* The exercise *
Print the full listing exactly.

* Data lines *
****

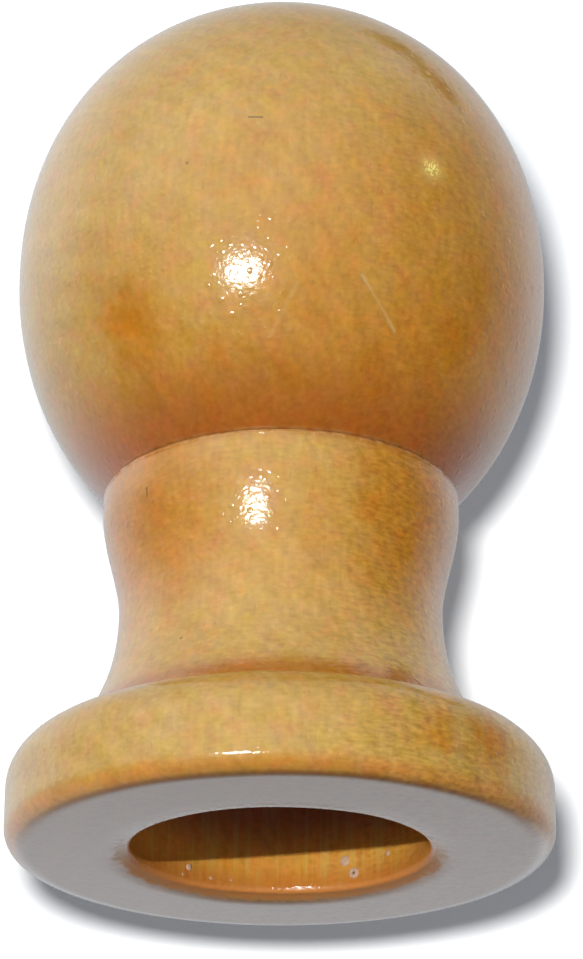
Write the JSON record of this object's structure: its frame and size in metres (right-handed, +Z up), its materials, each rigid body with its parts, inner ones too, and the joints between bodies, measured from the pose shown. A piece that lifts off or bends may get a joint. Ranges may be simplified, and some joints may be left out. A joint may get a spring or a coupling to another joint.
{
  "type": "flagpole finial",
  "caption": "Turned wooden flagpole finial: a lacquered ball on a short waisted neck and round flange, with a blind socket below that slides over the top of a pole.",
  "frame": {"origin": "centre of the socket's mouth, on the flat underside of the flange", "axes": "+Z up the turning axis, from the flange towards the crown of the ball"},
  "size_m": [0.049, 0.049, 0.0817],
  "materials": {
    "lacquered_wood": "pale close-grained wood under glossy clear lacquer with an amber tint"
  },
  "bodies": {
    "root": {"finial": "lacquered_wood"}
  },
  "joints": []
}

****

* Response to the exercise *
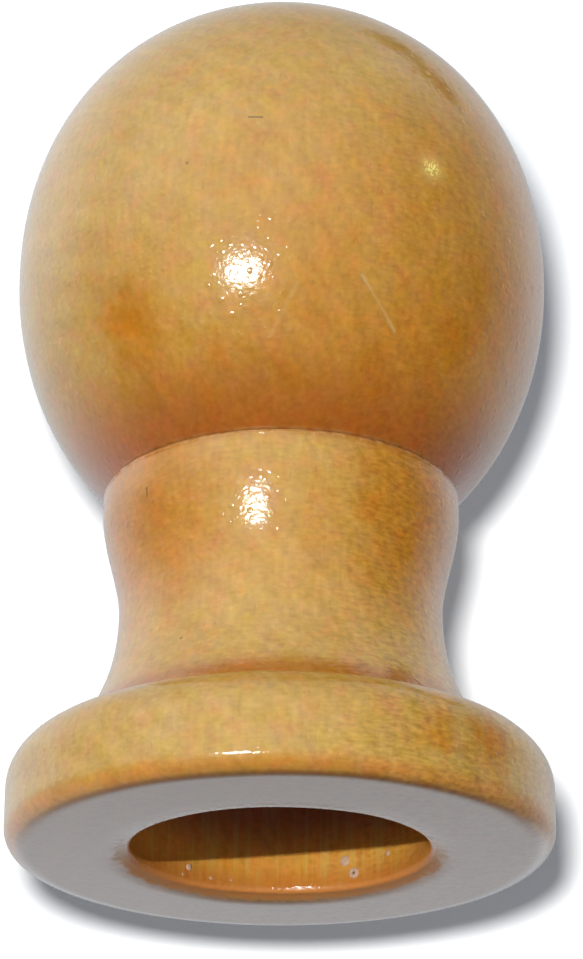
Write the JSON record of this object's structure: its frame and size in metres (right-handed, +Z up), its materials, each rigid body with its parts, inner ones too, and the joints between bodies, measured from the pose shown. A piece that lifts off or bends may get a joint. Ranges may be simplified, and some joints may be left out. A joint may get a spring or a coupling to another joint.
{
  "type": "flagpole finial",
  "caption": "Turned wooden flagpole finial: a lacquered ball on a short waisted neck and round flange, with a blind socket below that slides over the top of a pole.",
  "frame": {"origin": "centre of the socket's mouth, on the flat underside of the flange", "axes": "+Z up the turning axis, from the flange towards the crown of the ball"},
  "size_m": [0.049, 0.049, 0.0817],
  "materials": {
    "lacquered_wood": "pale close-grained wood under glossy clear lacquer with an amber tint"
  },
  "bodies": {
    "root": {"finial": "lacquered_wood"}
  },
  "joints": []
}